Before the All-Star festivities come to a close, we look back on how it all began
In the winter of 1951, Haskell Cohen had an idea.
To generate buzz for the nascent NBA, which was still finding its footing after launching in 1946, the league’s newly hired director of publicity pitched NBA Commissioner Maurice Podoloff on having an All-Star Game to showcase the best players. Haskell’s proposal, inspired by baseball’s midsummer All-Star Game, was quickly supported by Podoloff and Boston Celtics President Walter Brown, who supplied use of the Boston Garden and offered to cover all expenses.
On March 2, 1951, a Garden crowd of 10,094 watched 20 of the NBA's finest players compete in the first All-Star Game. Ed Macauley earned All-Star Game MVP honors and joined Bob Cousy and Dolph Schayes to lead the Eastern Conference past George Mikan and the Western Conference 111-94.
The rest, as they say, is history.
Today, the NBA All-Star Game remains a featured attraction on the league’s schedule, but it’s far from the only must-see event at the NBA’s midseason gathering. What was once a standalone game has grown into several days of on-court competitions, community projects, fan activities and NBA legends’ appearances—a global basketball extravaganza that reaches fans in more than 200 countries and territories in more than 40 languages.
NBA All-Star, former Commissioner David Stern said, “reflects the breadth of what we strive to be.” Stern played a leading role in NBA All-Star’s transformation, beginning even before he started his 30-year tenure as commissioner.
In 1984, just before Stern assumed the position, he was involved in creating the NBA’s first Slam Dunk Contest, which was staged in Denver, home of the memorable 1976 ABA contest that featured Julius Erving’s dunk from the free throw line. The 1984 Slam Dunk Contest, designed to honor the NBA’s ABA roots, was held on a Saturday, the day before the All-Star Game. To further recognize its history, the NBA also introduced an exhibition game for retired legends as part of the Saturday schedule that year.
Two years later, the NBA unveiled the Three-Point Contest—another instant hit. The Saturday events took off in part because the NBA’s marquee names embraced them. Erving headlined the 1984 Slam Dunk Contest (though Larry Nance would win it). Larry Bird swept the first three Three-Point Contests. Michael Jordan earned back-to-back Slam Dunk Contest titles in 1987 and 1988, the latter in a classic duel against 1985 winner Dominique Wilkins.

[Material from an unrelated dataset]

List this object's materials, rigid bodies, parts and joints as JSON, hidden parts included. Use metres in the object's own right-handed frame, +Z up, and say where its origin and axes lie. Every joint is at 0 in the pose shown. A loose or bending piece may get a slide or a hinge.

The league’s future stars and promising prospects also landed a prominent slot at NBA All-Star. In 1994, the legends exhibition was replaced by first-year players competing in the Rookie Game, which has since incorporated second-year players, become the Rising Stars Challenge and carved out a regular spot on the Friday of All-Star week. In addition, the NBA Development League holds its All-Star show in the same city as the NBA does, giving fans a glimpse of players who are on the verge of making an impact in the NBA.

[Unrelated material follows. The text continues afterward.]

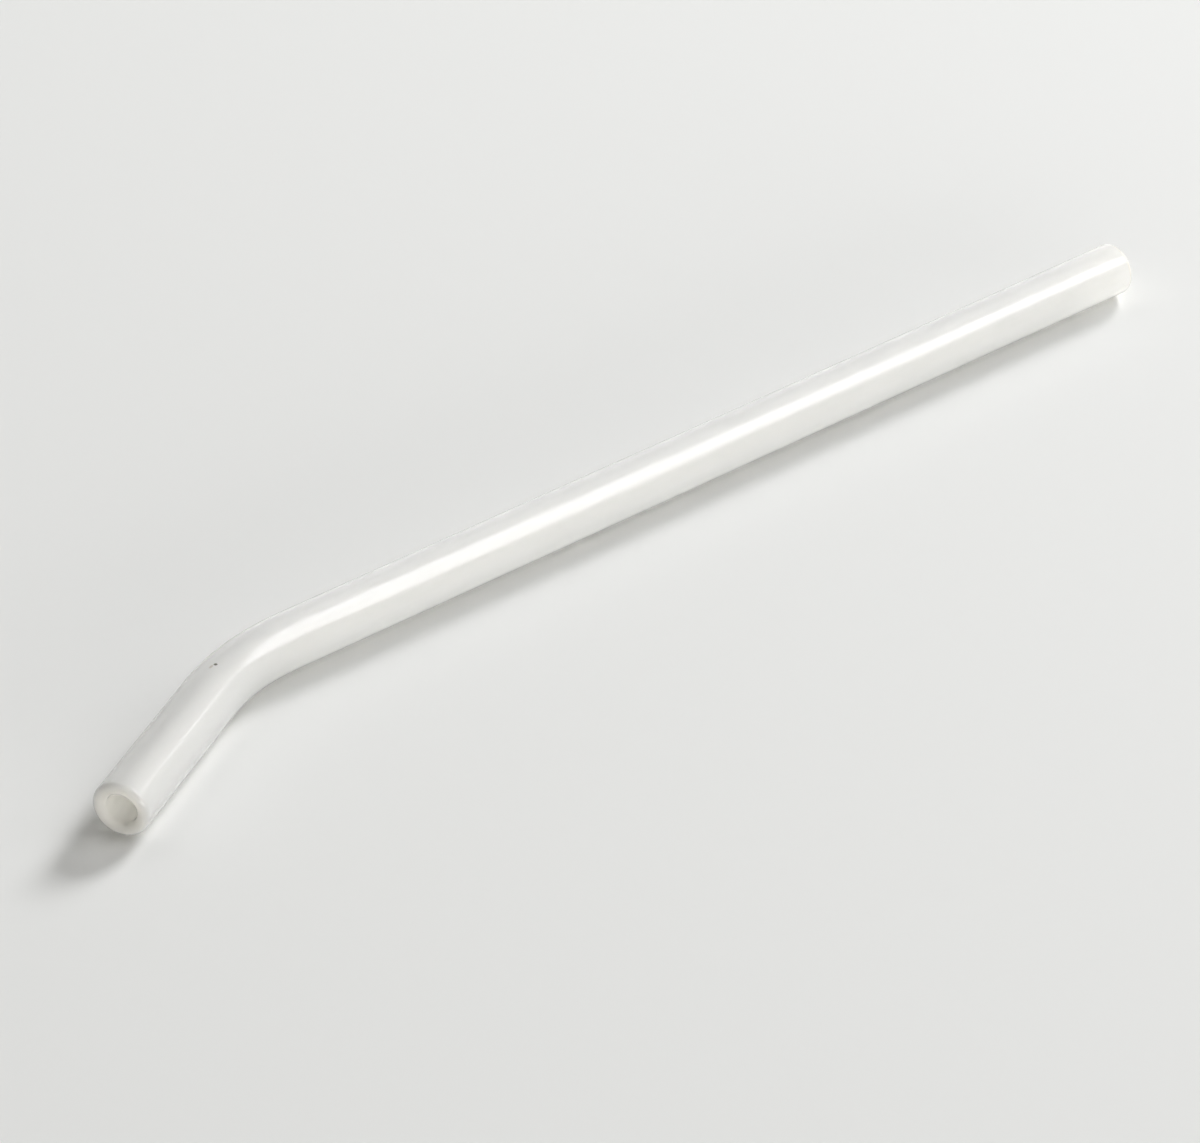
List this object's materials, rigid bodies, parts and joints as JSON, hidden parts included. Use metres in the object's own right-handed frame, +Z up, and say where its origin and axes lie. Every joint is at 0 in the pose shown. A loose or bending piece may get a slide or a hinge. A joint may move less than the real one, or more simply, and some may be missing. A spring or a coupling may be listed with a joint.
{
  "type": "drinking straw",
  "caption": "Bent reusable drinking straw: thick opal white glass tube with a gentle bend near the drinking mouth and flame-rounded ends, lying flat.",
  "frame": {"origin": "on the table, under the middle of the lying straw's outline", "axes": "+X along the long stem towards its open end, +Z up from the table; the drinking arm turns off towards -Y"},
  "size_m": [0.1976, 0.0242, 0.008],
  "materials": {
    "opal_glass": "gloss"
  },
  "bodies": {
    "root": {"straw_tube": "opal_glass"}
  },
  "joints": []
}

The league’s legends may not compete against each other at NBA All-Star anymore, but they remain front and center during the week. NBA greats participate in NBA Cares community service initiatives, make the rounds at fan events and attend the various on-court competitions. Their presence, coupled with the action on the court, allows the NBA to honor its past, present and future at the same time in the same place.
“All-Star,” Stern said, “is the consummate, ultimate celebration of our game.”
The NBA continues to explore ways to enrich All-Star festivities. In 2015, for instance, the league unveiled a new Rising Stars Challenge format that pits first- and second-year NBA players from the United States against first- and second-year NBA players from around the world—a change that enabled the league to further highlight its influx of international talent.
NBA Commissioner Adam Silver has indicated that more enhancements could be in store for one of the league’s signature showcases.
“We continue to look at the format of All-Star weekend,” Silver said. “It’s something that we spoke to the Players Association about as part of collective bargaining. The players have a strong interest in making it a very exciting weekend with a series of events that fans will be interested in.”